Puzzles have been around for thousands of years, but it wasn’t just the Romans or the Chinese who loved puzzles. Can anyone say labyrinth? The variety of puzzles is immense, from simple logic twists to physical puzzles.
They have entertained and challenged civilizations throughout the ages. So, of course, the Girl Scouts had a badge that focused on learning the different puzzle types.
The retired Puzzler badge is a great one to earn for your Junior troop. It is relatively inexpensive to prep for and can be structured to allow the girls to work pretty independently.
This can be especially helpful if you have a meeting where you are short of adult helpers.
In the original handbook, there are 10 options listed, of which girls are required to complete six. I’ve gone through the list and narrowed it down to what I think is doable.
So, here is my suggested meeting plan for your troop to earn the retired Junior Puzzlers badge.
1. One Dollar Words
This is a cute word game that sneaks a little math in while the girls are having fun. I’ve included an explanation sheet and a conversion chart to print and distribute to the girls. If you’re not aware of the game’s rules, letters are equal to cents, and the goal is to find words that add up to $1.00.
There is an example on the instruction sheet using the word ‘Scout.’ Once they have reviewed this example, I would then have the girls calculate the value of their first names.
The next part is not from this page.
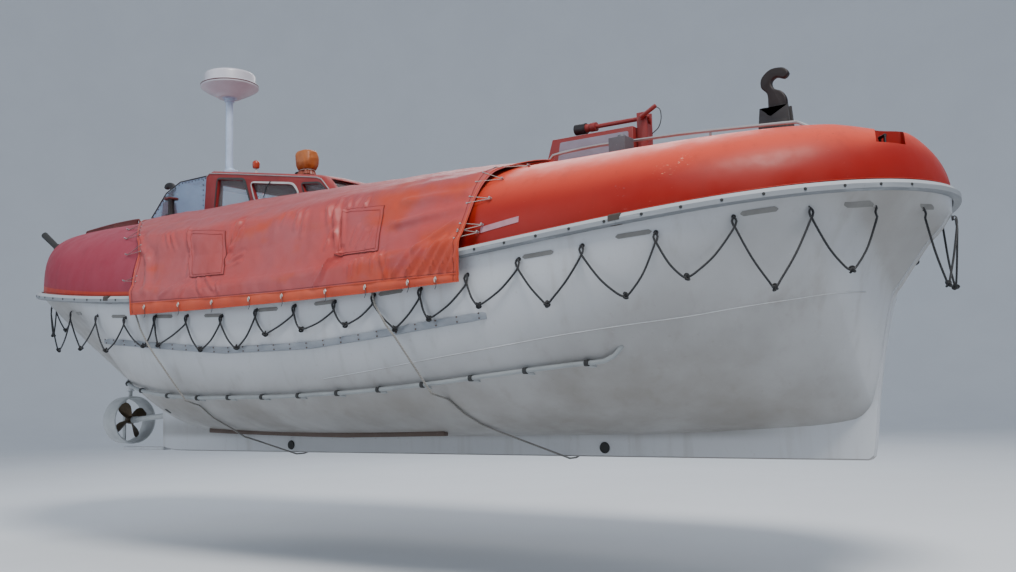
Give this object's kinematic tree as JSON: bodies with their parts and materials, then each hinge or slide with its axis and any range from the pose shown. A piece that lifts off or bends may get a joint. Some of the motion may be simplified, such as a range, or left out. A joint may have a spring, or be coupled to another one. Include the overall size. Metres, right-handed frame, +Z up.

After that, you could then have the girls work in pairs or small teams.
If you want to create a sense of urgency, try adding a time component such as 5-minute rounds and then have the girls switch partners. Hey – and what about giving a genuine $1 bill to the winner?
2. Optical Illusions
There are several ways you can go here. First, you can print out copies of the old woman/young woman illusion, the duck/rabbit illusion, and the vase/two faces illusion which you can download following the hypertext. If you’re limited on time, this is a great option.
However, if you have more time, you can consider having the girls create a thaumatrope. This is a toy where the child would spin two disks rapidly – one showing a bird and the other a cage.
The result was an illusion where it appeared the bird was actually in the cage. You can get instructions for this by following this link from the Girl Guides of Canada.
If you want to have your Juniors try and create their own version of a thaumatrope, you can use the blank disks (PDF) that I’ve made.
Versions I’ve seen other girls create are a bird eating a worm, a bird on a branch (lots of bird ideas out there!), flowers in a vase, a caterpillar on a leaf, or a bee hovering over a flower.
And also, you don’t have to use yard or twine when creating your thaumatrope. You can also affix the two disks to either side of a dowel or pencil and then have the girls rub them quickly between their hands.
3. Word Scramble
Most of us are familiar with word scrambles. For example, the letters that make up a word are mixed up so that “bowling” can become “lbgiwon.”
The girls need to create word scrambles that they can then swap with other troop members to solve. You can have the girls come up with their own word lists, but if you’re short on time, I’ve created a few lists of 10 words each which you can use.
I’ve also created the worksheets that match these word lists for the girls to use. And finally, there is also a generic worksheet to use should you decide the girls create their own lists.
I did not know how to create a maze, but I found a great site that gives you step-by-step instructions that your girls can follow. It does require graph paper, but that’s pretty easy to find if you don’t have any on hand.
If your troop happens to be younger, he shows you how to do a simpler version towards the end.
If you’re looking for a more free-flowing method of creating a maze, you can view the video below. But, I have to say, creating a maze is more straightforward than I thought it would be.
Picaria is a Native American game that reminds me of checkers but requires some strategy. To play, you just need the board, two players, and then three markers per person.
The markers can be basically anything – coins, Perler beads, etc. Just use what you have on hand. You could even use M&Ms and then dispose of the markers when you’re done!
I found a copy of a Picaria game board online that you can download along with a copy of the rules and instructions. I’m not sure how long a game usually lasts, but I think the first one might be a bit longer as the girls try to understand how to play.
However, given the relatively small board size, I would assume that actual playing time would be short once they get the hang of it.
6. Magic Tricks
And for the finale, we have magic tricks! Unless you are a master at sleight of hand, I suggest buying a box or two of magic tricks.
They can be found for a reasonable price. Kits such as these have several options so that you can have the girls each choose a trick they would like to learn. This will probably be the most exciting step in the badge for most of your girls.
Consider ending the meeting by having your troop show off their new magic tricks to the adults and the other girls in the troop.
Let me know how your girls like this badge. I plan to do this with my girls during our winter campout – if we are actually allowed to resume camping!
Our time outside will most likely be limited due to the cold weather, and this seems like a badge that we can knock out in the bunkhouse between dinner and lights out.